▶ GIVEN INSTRUCTION: Make an exact copy of all the data.

--- INFORMATION SUPPLIED ---

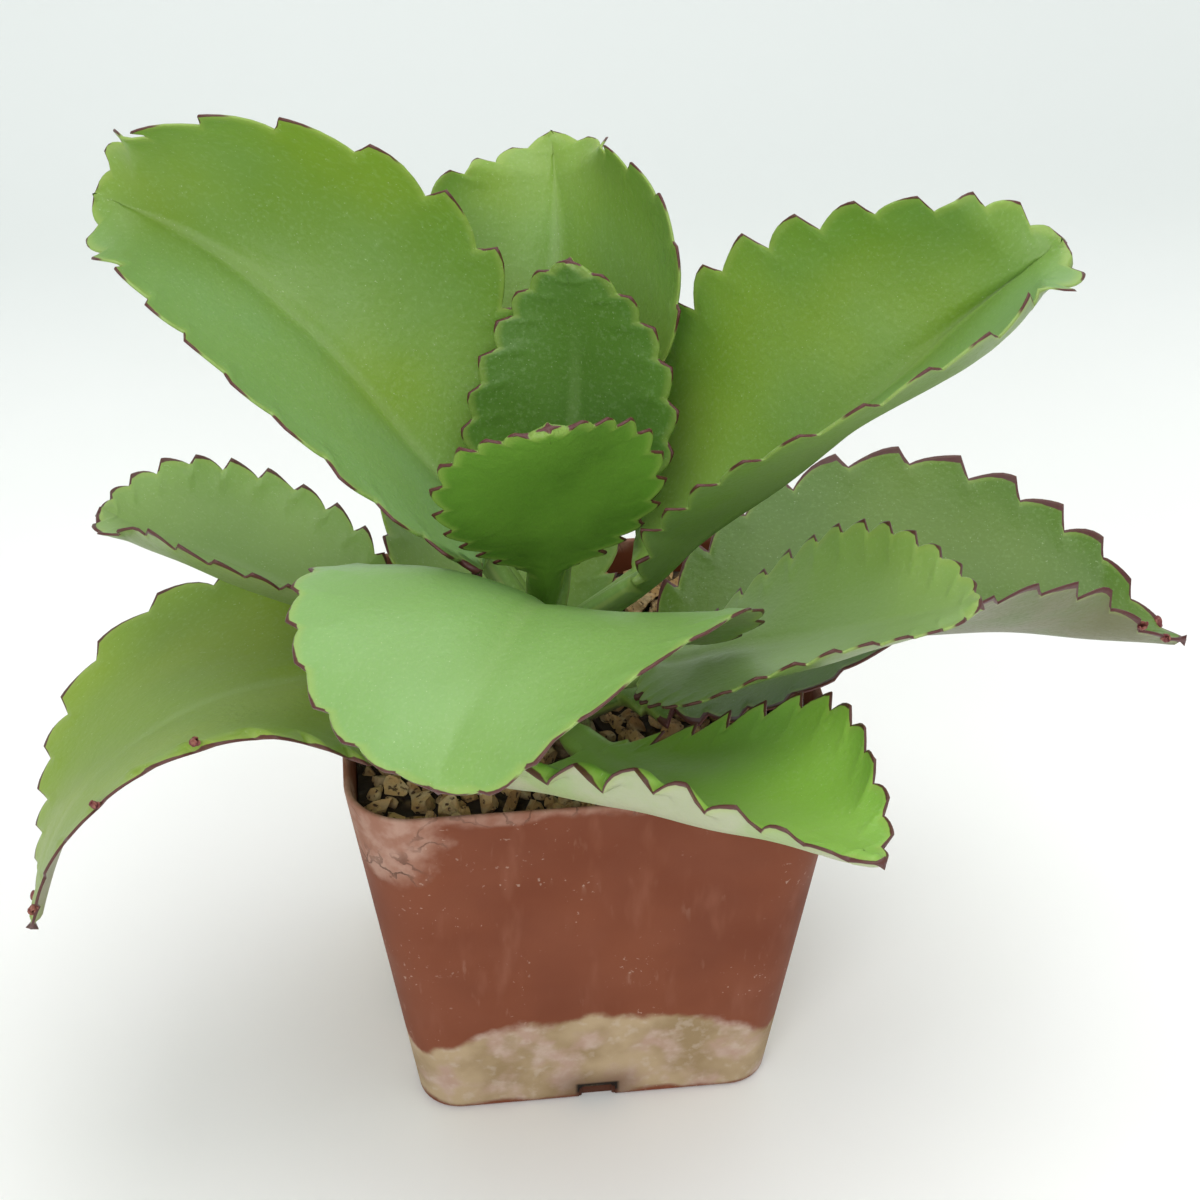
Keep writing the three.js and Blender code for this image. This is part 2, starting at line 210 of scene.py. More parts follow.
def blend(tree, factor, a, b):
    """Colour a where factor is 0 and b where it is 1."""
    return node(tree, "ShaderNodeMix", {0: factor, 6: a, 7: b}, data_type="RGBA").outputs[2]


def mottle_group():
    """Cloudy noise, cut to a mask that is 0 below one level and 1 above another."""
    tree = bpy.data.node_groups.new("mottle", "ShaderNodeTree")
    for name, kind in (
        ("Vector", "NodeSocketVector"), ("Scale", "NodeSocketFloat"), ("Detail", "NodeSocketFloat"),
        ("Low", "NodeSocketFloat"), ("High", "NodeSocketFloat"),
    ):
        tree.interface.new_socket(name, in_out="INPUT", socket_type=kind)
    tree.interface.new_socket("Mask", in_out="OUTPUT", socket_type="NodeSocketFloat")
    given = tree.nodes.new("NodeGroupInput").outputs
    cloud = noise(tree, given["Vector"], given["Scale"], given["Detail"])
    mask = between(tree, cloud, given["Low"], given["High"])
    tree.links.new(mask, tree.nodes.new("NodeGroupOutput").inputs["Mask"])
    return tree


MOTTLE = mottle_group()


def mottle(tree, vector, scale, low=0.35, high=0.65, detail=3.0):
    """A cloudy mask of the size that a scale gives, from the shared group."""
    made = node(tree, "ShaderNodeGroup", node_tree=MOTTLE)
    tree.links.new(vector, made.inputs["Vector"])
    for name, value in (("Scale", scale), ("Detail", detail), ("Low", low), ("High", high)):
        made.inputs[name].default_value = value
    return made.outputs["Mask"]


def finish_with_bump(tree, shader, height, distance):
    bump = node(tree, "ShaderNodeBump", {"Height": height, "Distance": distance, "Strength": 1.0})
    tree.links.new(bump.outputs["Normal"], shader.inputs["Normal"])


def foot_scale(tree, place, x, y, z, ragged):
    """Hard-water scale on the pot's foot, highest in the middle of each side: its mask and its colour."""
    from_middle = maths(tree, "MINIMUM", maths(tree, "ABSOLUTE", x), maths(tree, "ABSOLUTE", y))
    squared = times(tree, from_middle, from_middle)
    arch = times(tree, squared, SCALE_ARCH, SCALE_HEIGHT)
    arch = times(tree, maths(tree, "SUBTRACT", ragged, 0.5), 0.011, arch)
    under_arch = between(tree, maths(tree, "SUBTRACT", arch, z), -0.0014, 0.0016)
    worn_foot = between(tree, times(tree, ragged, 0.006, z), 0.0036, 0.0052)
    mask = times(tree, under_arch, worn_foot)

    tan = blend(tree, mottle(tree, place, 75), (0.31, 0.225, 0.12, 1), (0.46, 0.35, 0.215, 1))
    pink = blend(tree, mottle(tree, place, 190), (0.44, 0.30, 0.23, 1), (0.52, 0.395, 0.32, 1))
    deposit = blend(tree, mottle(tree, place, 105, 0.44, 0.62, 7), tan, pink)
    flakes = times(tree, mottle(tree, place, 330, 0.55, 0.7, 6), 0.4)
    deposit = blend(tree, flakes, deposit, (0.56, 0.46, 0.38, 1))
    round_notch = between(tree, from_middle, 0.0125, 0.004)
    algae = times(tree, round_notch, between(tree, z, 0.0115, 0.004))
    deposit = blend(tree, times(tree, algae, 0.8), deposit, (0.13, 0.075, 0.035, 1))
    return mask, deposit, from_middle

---

▶ COMPLETE RESPONSE:
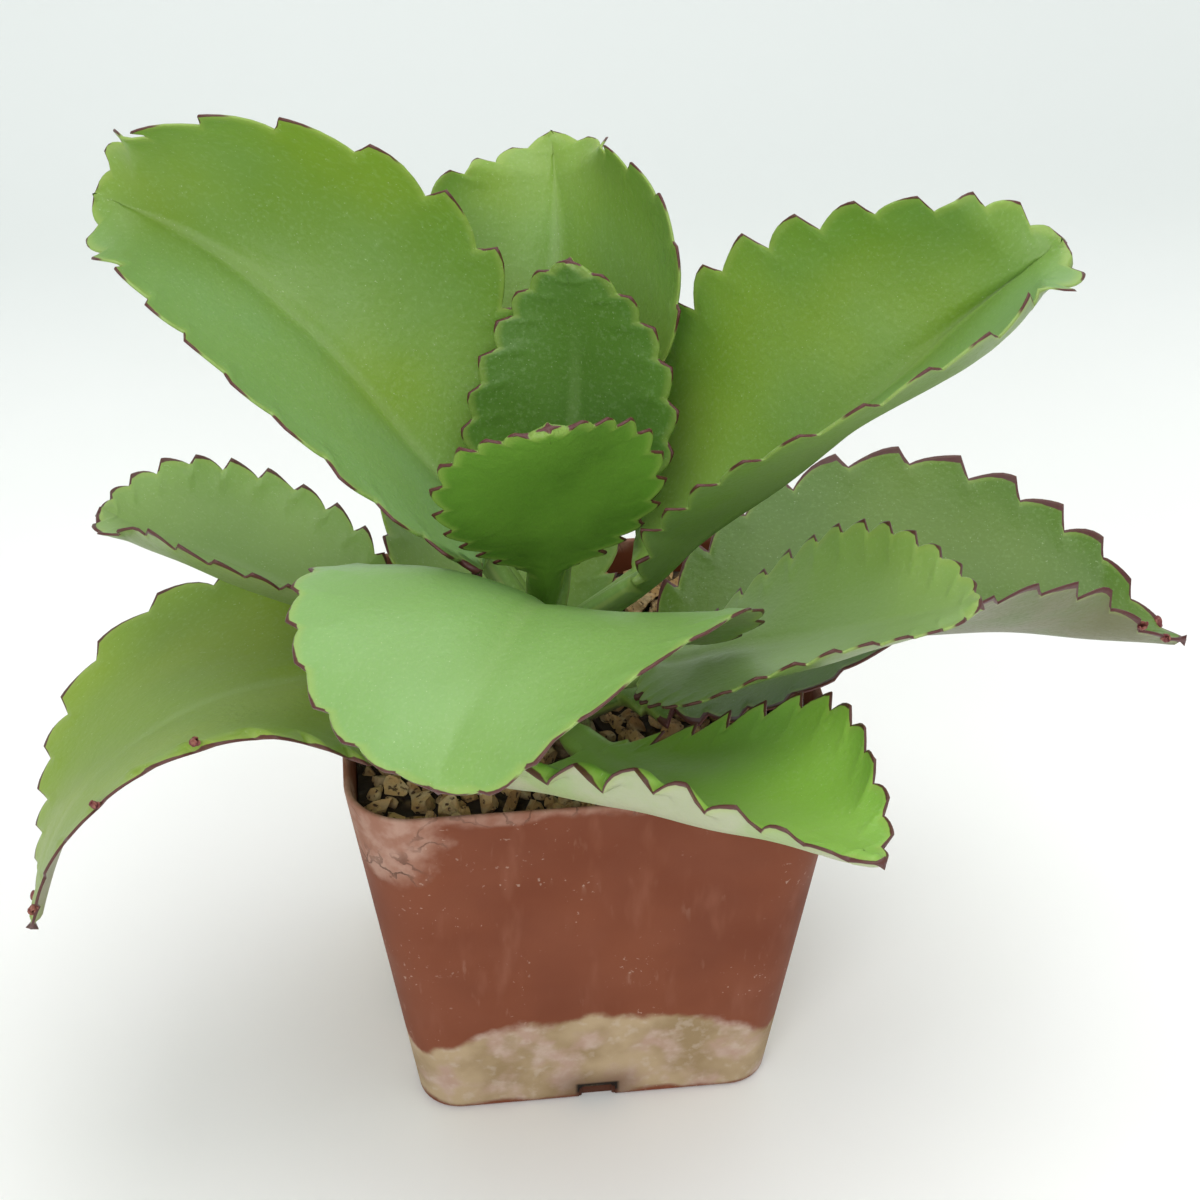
Keep writing the three.js and Blender code for this image. This is part 2, starting at line 210 of scene.py. More parts follow.
def blend(tree, factor, a, b):
    """Colour a where factor is 0 and b where it is 1."""
    return node(tree, "ShaderNodeMix", {0: factor, 6: a, 7: b}, data_type="RGBA").outputs[2]


def mottle_group():
    """Cloudy noise, cut to a mask that is 0 below one level and 1 above another."""
    tree = bpy.data.node_groups.new("mottle", "ShaderNodeTree")
    for name, kind in (
        ("Vector", "NodeSocketVector"), ("Scale", "NodeSocketFloat"), ("Detail", "NodeSocketFloat"),
        ("Low", "NodeSocketFloat"), ("High", "NodeSocketFloat"),
    ):
        tree.interface.new_socket(name, in_out="INPUT", socket_type=kind)
    tree.interface.new_socket("Mask", in_out="OUTPUT", socket_type="NodeSocketFloat")
    given = tree.nodes.new("NodeGroupInput").outputs
    cloud = noise(tree, given["Vector"], given["Scale"], given["Detail"])
    mask = between(tree, cloud, given["Low"], given["High"])
    tree.links.new(mask, tree.nodes.new("NodeGroupOutput").inputs["Mask"])
    return tree


MOTTLE = mottle_group()


def mottle(tree, vector, scale, low=0.35, high=0.65, detail=3.0):
    """A cloudy mask of the size that a scale gives, from the shared group."""
    made = node(tree, "ShaderNodeGroup", node_tree=MOTTLE)
    tree.links.new(vector, made.inputs["Vector"])
    for name, value in (("Scale", scale), ("Detail", detail), ("Low", low), ("High", high)):
        made.inputs[name].default_value = value
    return made.outputs["Mask"]


def finish_with_bump(tree, shader, height, distance):
    bump = node(tree, "ShaderNodeBump", {"Height": height, "Distance": distance, "Strength": 1.0})
    tree.links.new(bump.outputs["Normal"], shader.inputs["Normal"])


def foot_scale(tree, place, x, y, z, ragged):
    """Hard-water scale on the pot's foot, highest in the middle of each side: its mask and its colour."""
    from_middle = maths(tree, "MINIMUM", maths(tree, "ABSOLUTE", x), maths(tree, "ABSOLUTE", y))
    squared = times(tree, from_middle, from_middle)
    arch = times(tree, squared, SCALE_ARCH, SCALE_HEIGHT)
    arch = times(tree, maths(tree, "SUBTRACT", ragged, 0.5), 0.011, arch)
    under_arch = between(tree, maths(tree, "SUBTRACT", arch, z), -0.0014, 0.0016)
    worn_foot = between(tree, times(tree, ragged, 0.006, z), 0.0036, 0.0052)
    mask = times(tree, under_arch, worn_foot)

    tan = blend(tree, mottle(tree, place, 75), (0.31, 0.225, 0.12, 1), (0.46, 0.35, 0.215, 1))
    pink = blend(tree, mottle(tree, place, 190), (0.44, 0.30, 0.23, 1), (0.52, 0.395, 0.32, 1))
    deposit = blend(tree, mottle(tree, place, 105, 0.44, 0.62, 7), tan, pink)
    flakes = times(tree, mottle(tree, place, 330, 0.55, 0.7, 6), 0.4)
    deposit = blend(tree, flakes, deposit, (0.56, 0.46, 0.38, 1))
    round_notch = between(tree, from_middle, 0.0125, 0.004)
    algae = times(tree, round_notch, between(tree, z, 0.0115, 0.004))
    deposit = blend(tree, times(tree, algae, 0.8), deposit, (0.13, 0.075, 0.035, 1))
    return mask, deposit, from_middle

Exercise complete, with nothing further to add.